I think Audre and James knew this pain intimately. I imagine that deep inside of their biology, there was some sort of mirror that they looked into often, seeing themselves, thinking against themselves, and delivering, in my opinion, some of the clearest messages on the state of humanity. And here we are today. It alarms me how relevant a book written in the 1960s remains to my life, my wellbeing, and my ability to survive and thrive. Today, three days after Speaking Down Barriers held space for black people of color to engage healing and renewal, we are witnesses to at least three more black deaths that we know of at the hands of police officers. Today, I feel the call for us all to stop whatever it is we are doing. I feel the call for us to stop thinking whatever it is that we believe we know.
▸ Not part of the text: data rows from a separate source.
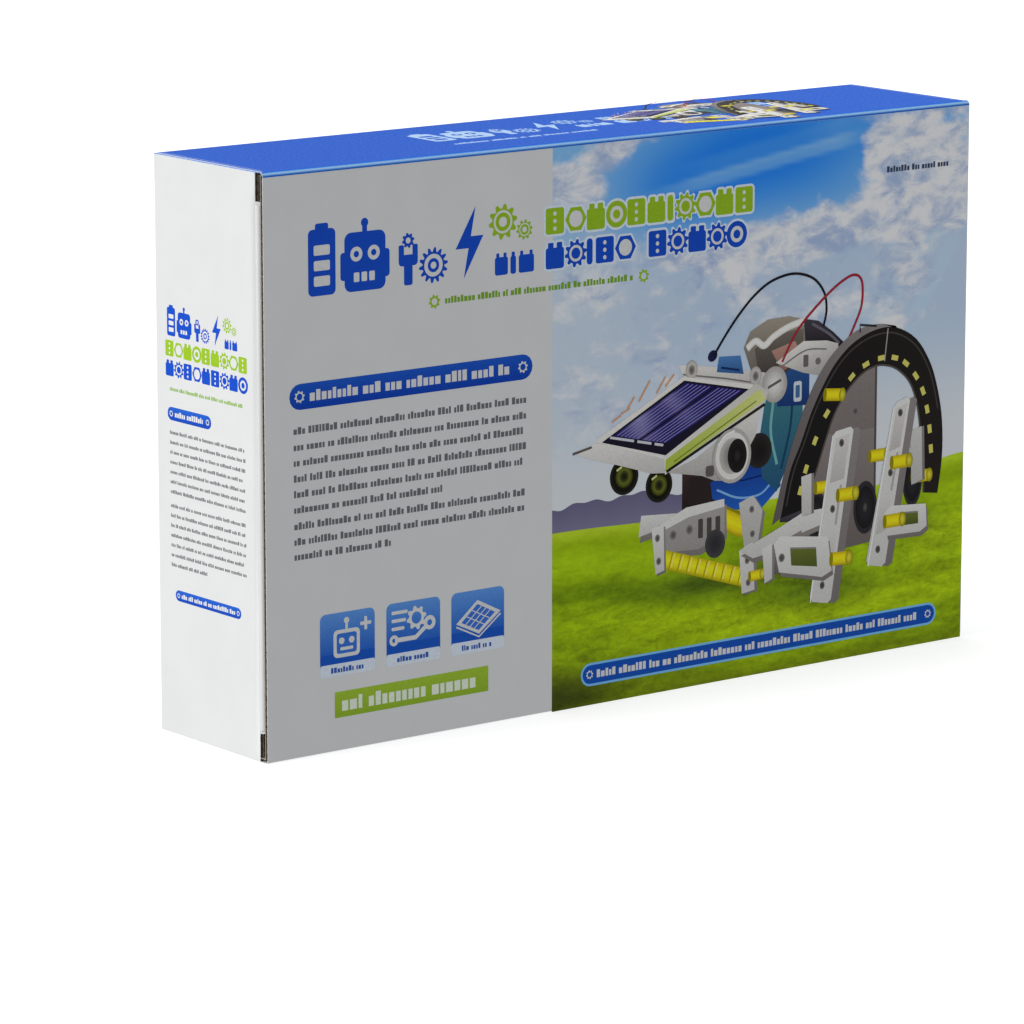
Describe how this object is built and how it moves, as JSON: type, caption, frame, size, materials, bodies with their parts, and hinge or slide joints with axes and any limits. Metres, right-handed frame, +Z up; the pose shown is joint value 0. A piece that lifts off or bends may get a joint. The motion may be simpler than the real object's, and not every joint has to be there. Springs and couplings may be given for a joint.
{
  "type": "boxed solar robot kit",
  "caption": "Upright tuck-end carton with printed front panel and hinged end flaps, holding a tray of robot parts: geared drive unit, solar head, arches, legs, links and connectors.",
  "frame": {"origin": "middle of the long narrow face that the box stands on", "axes": "+Z up; +X along the longest side, the left end of the printed front being at -X; -Y is the way the printed front faces"},
  "size_m": [0.315, 0.065, 0.2],
  "materials": {
    "carton_board": "printed and satin coated white board",
    "tray_plastic": "thin thermoformed sheet",
    "booklet_paper": "matt uncoated",
    "sticker_paper": "gloss label stock",
    "white_plastic": "moulded, fine satin",
    "grey_plastic": "moulded, fine satin",
    "black_plastic": "moulded, fine satin",
    "yellow_plastic": "moulded, satin",
    "lime_plastic": "moulded, gloss",
    "blue_clear_plastic": "clear tinted moulding",
    "screw_steel": "zinc plated",
    "bright_steel": "plated sheet and ground rod",
    "pinion_brass": "machined",
    "gear_plastic": "nylon",
    "solar_cells": "encapsulated cells"
  },
  "bodies": {
    "box": {"carton_sleeve": "carton_board", "connector_pins": "yellow_plastic", "drive_hood": "black_plastic", "drive_motor": "bright_steel", "front_cross_tube": "yellow_plastic", "gearbox_back_shell": "blue_clear_plastic", "gearbox_front_shell": "blue_clear_plastic", "gearbox_screws": "screw_steel", "glue_flap": "carton_board", "head_frame": "white_plastic", "idler_pin": "bright_steel", "inner_tray": "tray_plastic", "instruction_booklet": "booklet_paper", "left_arch_marks": "yellow_plastic", "left_arch_plate": "grey_plastic", "left_arch_tread": "black_plastic", "left_crank_disc": "black_plastic", "left_ear_disc": "black_plastic", "left_eye_cup": "black_plastic", "left_eye_lens": "lime_plastic", "left_head_stripe": "lime_plastic", "left_side_frame": "white_plastic", "leg_1": "white_plastic", "leg_2": "white_plastic", "leg_3": "white_plastic", "leg_4": "white_plastic", "link_1": "white_plastic", "link_2": "white_plastic", "link_3": "white_plastic", "link_4": "white_plastic", "rear_cross_tube": "yellow_plastic", "right_arch_marks": "yellow_plastic", "right_arch_plate": "grey_plastic", "right_arch_tread": "black_plastic", "right_crank_disc": "black_plastic", "right_ear_disc": "black_plastic", "right_eye_cup": "black_plastic", "right_eye_lens": "lime_plastic", "right_head_stripe": "lime_plastic", "right_side_frame": "white_plastic", "solar_panel": "solar_cells", "sticker_sheet": "sticker_paper"},
    "left_end_panel": {"left_end_flap": "carton_board"},
    "left_tuck": {"left_tuck_flap": "carton_board"},
    "left_top_dust": {"left_top_dust_flap": "carton_board"},
    "left_bottom_dust": {"left_bottom_dust_flap": "carton_board"},
    "right_end_panel": {"right_end_flap": "carton_board"},
    "right_tuck": {"right_tuck_flap": "carton_board"},
    "right_top_dust": {"right_top_dust_flap": "carton_board"},
    "right_bottom_dust": {"right_bottom_dust_flap": "carton_board"},
    "pinion": {"motor_pinion": "pinion_brass"},
    "first_idler": {"first_idler_gear": "gear_plastic"},
    "second_idler": {"second_idler_gear": "gear_plastic"},
    "output": {"output_gear": "gear_plastic", "output_shaft": "bright_steel"},
    "neck": {"neck_bracket": "white_plastic"}
  },
  "joints": [
    {"name": "left_end_hinge", "type": "hinge", "parent": "box", "child": "left_end_panel", "pos_m": [-0.1559, 0.0325, 0.1], "axis": [0, 0, -1], "range_deg": [0, 150]},
    {"name": "left_tuck_crease", "type": "hinge", "parent": "left_end_panel", "child": "left_tuck", "pos_m": [-0.156, -0.0285, 0.1], "axis": [0, 0, 1], "range_deg": [0, 39.5]},
    {"name": "left_top_dust_crease", "type": "hinge", "parent": "box", "child": "left_top_dust", "pos_m": [-0.1558, 0, 0.1984], "axis": [0, 1, 0], "range_deg": [0, 62]},
    {"name": "left_bottom_dust_crease", "type": "hinge", "parent": "box", "child": "left_bottom_dust", "pos_m": [-0.1558, 0, 0.0016], "axis": [0, -1, 0], "range_deg": [0, 62]},
    {"name": "right_end_hinge", "type": "hinge", "parent": "box", "child": "right_end_panel", "pos_m": [0.1559, 0.0325, 0.1], "axis": [0, 0, 1], "range_deg": [0, 150]},
    {"name": "right_tuck_crease", "type": "hinge", "parent": "right_end_panel", "child": "right_tuck", "pos_m": [0.156, -0.0285, 0.1], "axis": [0, 0, -1], "range_deg": [0, 39.5]},
    {"name": "right_top_dust_crease", "type": "hinge", "parent": "box", "child": "right_top_dust", "pos_m": [0.1558, 0, 0.1984], "axis": [0, -1, 0], "range_deg": [0, 62]},
    {"name": "right_bottom_dust_crease", "type": "hinge", "parent": "box", "child": "right_bottom_dust", "pos_m": [0.1558, 0, 0.0016], "axis": [0, 1, 0], "range_deg": [0, 62]},
    {"name": "output_spin", "type": "hinge", "parent": "box", "child": "output", "pos_m": [-0.105, 0, 0.032], "axis": [0, 1, 0], "continuous": true},
    {"name": "second_idler_spin", "type": "hinge", "parent": "box", "child": "second_idler", "pos_m": [-0.105, 0, 0.0514], "axis": [0, 1, 0], "continuous": true},
    {"name": "first_idler_spin", "type": "hinge", "parent": "box", "child": "first_idler", "pos_m": [-0.105, 0, 0.032], "axis": [0, 1, 0], "continuous": true},
    {"name": "pinion_spin", "type": "hinge", "parent": "box", "child": "pinion", "pos_m": [-0.1244, 0, 0.032], "axis": [0, 1, 0], "continuous": true},
    {"name": "head_tilt", "type": "hinge", "parent": "box", "child": "neck", "pos_m": [0.039, 0.012, 0.142], "axis": [1, 0, 0], "range_deg": [-25, 25]}
  ],
  "couplings": [
    {"joint": "left_tuck_crease", "follows": "left_end_hinge", "ratio": 0.25},
    {"joint": "left_top_dust_crease", "follows": "left_end_hinge", "ratio": 0.4},
    {"joint": "left_bottom_dust_crease", "follows": "left_end_hinge", "ratio": 0.4},
    {"joint": "right_tuck_crease", "follows": "right_end_hinge", "ratio": 0.25},
    {"joint": "right_top_dust_crease", "follows": "right_end_hinge", "ratio": 0.4},
    {"joint": "right_bottom_dust_crease", "follows": "right_end_hinge", "ratio": 0.4},
    {"joint": "second_idler_spin", "follows": "output_spin", "ratio": -3},
    {"joint": "first_idler_spin", "follows": "output_spin", "ratio": 9},
    {"joint": "pinion_spin", "follows": "output_spin", "ratio": -27}
  ]
}
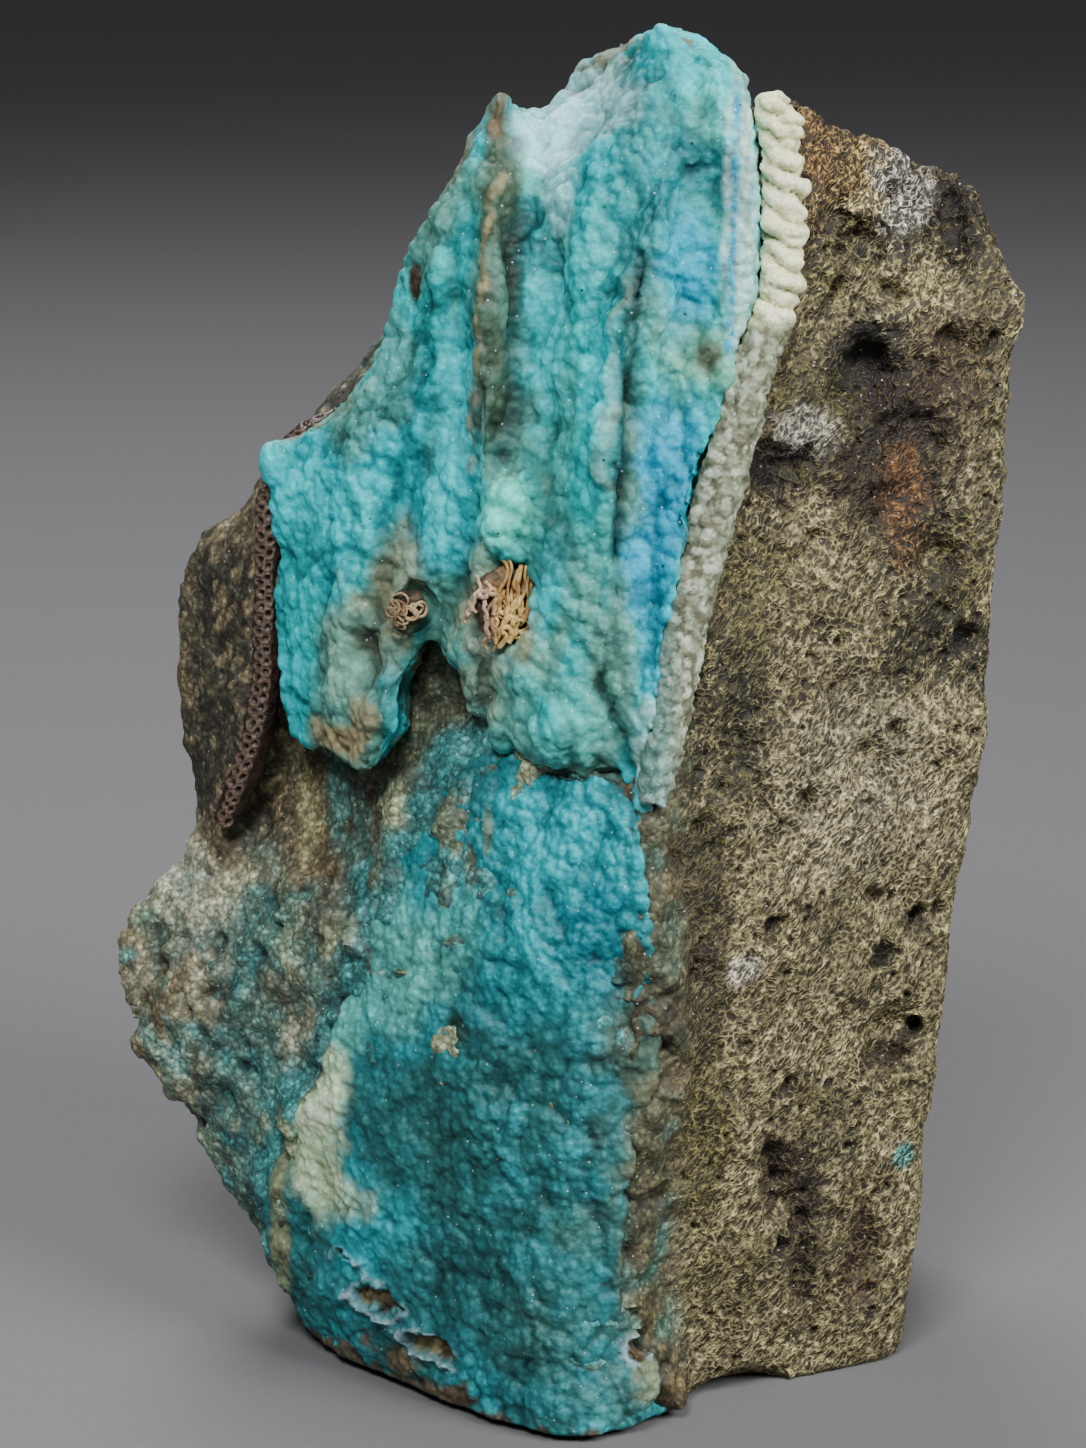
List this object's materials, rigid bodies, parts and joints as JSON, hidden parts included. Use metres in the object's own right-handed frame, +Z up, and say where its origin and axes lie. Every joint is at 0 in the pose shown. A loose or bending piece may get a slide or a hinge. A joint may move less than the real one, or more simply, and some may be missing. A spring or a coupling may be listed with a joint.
{
  "type": "botryoidal hemimorphite specimen",
  "caption": "Free-standing hand specimen of botryoidal hemimorphite: a turquoise crust hangs like a curtain over a block of khaki rock, above a teal lower crust",
  "frame": {"origin": "on the flat base, below the middle of the rock", "axes": "+Z up, -Y towards the blue show side, +X towards the khaki broken side"},
  "size_m": [0.0892, 0.0636, 0.1298],
  "materials": {
    "rock": "broken, porous, matte, khaki to dark brown",
    "blue_hemimorphite": "waxy botryoidal crust, slightly translucent turquoise",
    "teal_hemimorphite": "drusy, slightly translucent teal crust",
    "pale_rind": "sugary cream to grey beige",
    "brown_vein": "dark cellular brown, half gloss",
    "tan_boxwork": "skeletal tan cells, matte",
    "brown_boxwork": "skeletal brown cells, half gloss"
  },
  "bodies": {
    "root": {"matrix_rock": "rock", "blue_curtain": "blue_hemimorphite", "teal_apron": "teal_hemimorphite", "pale_rind": "pale_rind", "cellular_vein": "brown_vein", "tan_boxwork": "tan_boxwork", "brown_boxwork": "brown_boxwork"}
  },
  "joints": []
}
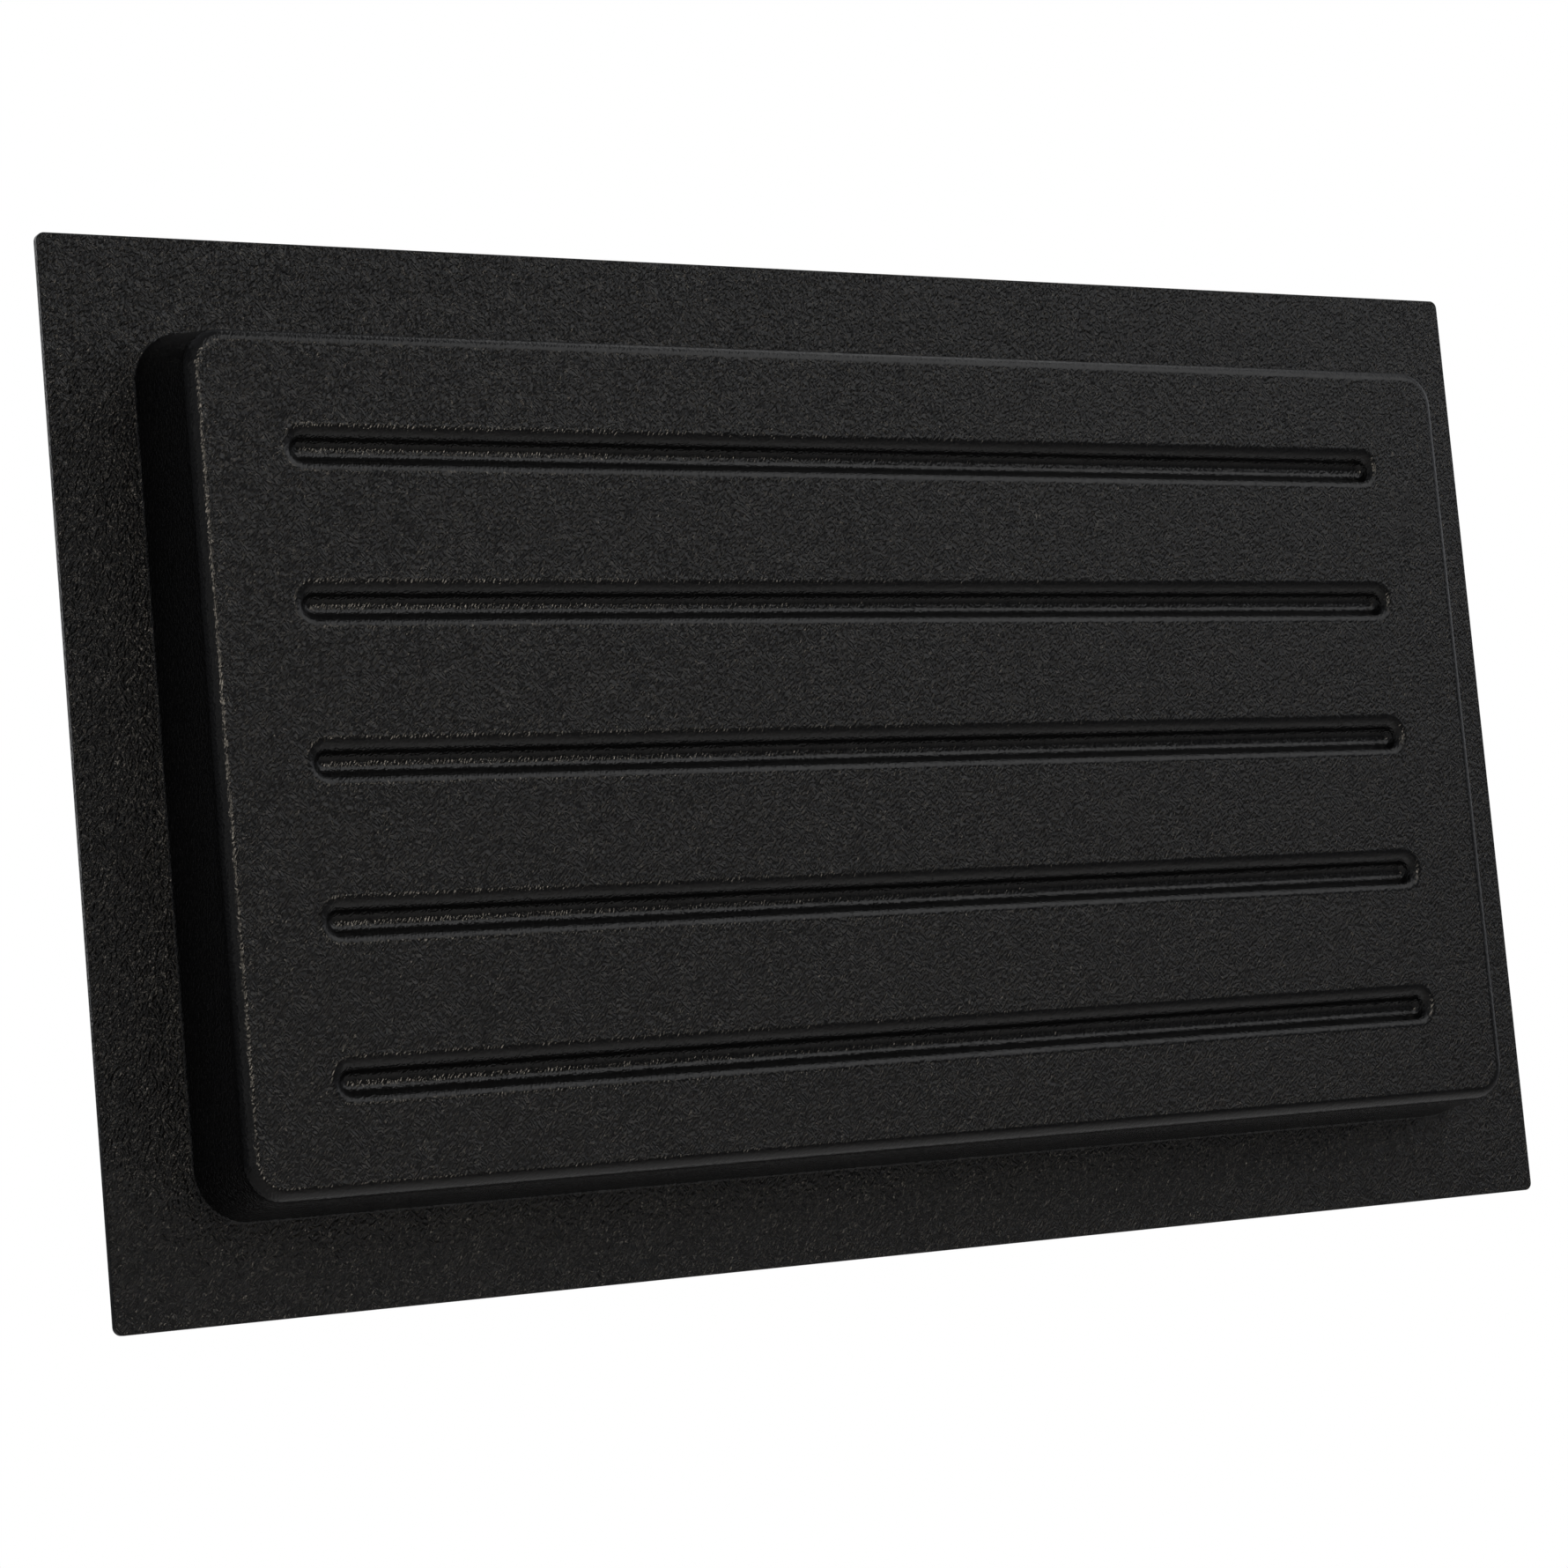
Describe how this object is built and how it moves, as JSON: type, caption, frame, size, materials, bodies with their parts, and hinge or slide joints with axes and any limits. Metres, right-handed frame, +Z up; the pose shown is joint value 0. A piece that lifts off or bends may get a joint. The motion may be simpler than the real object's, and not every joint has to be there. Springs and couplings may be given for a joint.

I feel the call to stop and find our mirrors.
Where did Audre Lorde and James Baldwin find their strength?
Could it have been in seeing themselves for who they truly were? Could it have been for understanding their bodies for what they politically are in the United States? Could it have been in sharing their gifts to shine a light upon it all so that we might see? I am not certain, but I believe that if white people in the United States began to understand their history, they would better understand their unconscious fear and false ideas of who they are. This would call into question the privilege and power structures of this nation. I think that people of color in the United States who have bought into the false security of white supremacy might begin to dust off their mirrors as well. I believe that in beginning to point back at ourselves rather than at “the racist person over there” or our often choice of pointing at the marginalized among us as if they are somehow the root cause of their experiences of poverty, crime, educational gaps, wealth gaps, city erosion, or other social ills—we might arrive at a true starting point.
When I say ourselves, I mean specifically white people need to see themselves for who they truly are, engage the higher power who loves justice, and work to eradicate white supremacy at its root. I mean specifically all people of color, the LGBTQ community, and other marginalized groups must face themselves, remembering the higher power who loves justice and loves them, uniting to heal, build, and constantly progress forward beyond the illusive safety of white supremacy and into an equitable space of belonging for all of humanity.
If we do not, I believe Baldwin’s use of biblical scripture is correct to say “the fire next time” and I believe Lorde is right to caution us in how our own failure to see ourselves clearly perpetuates violence, terror, and the death of our fellow human.
The violence that comes for your fellow human can always come for you.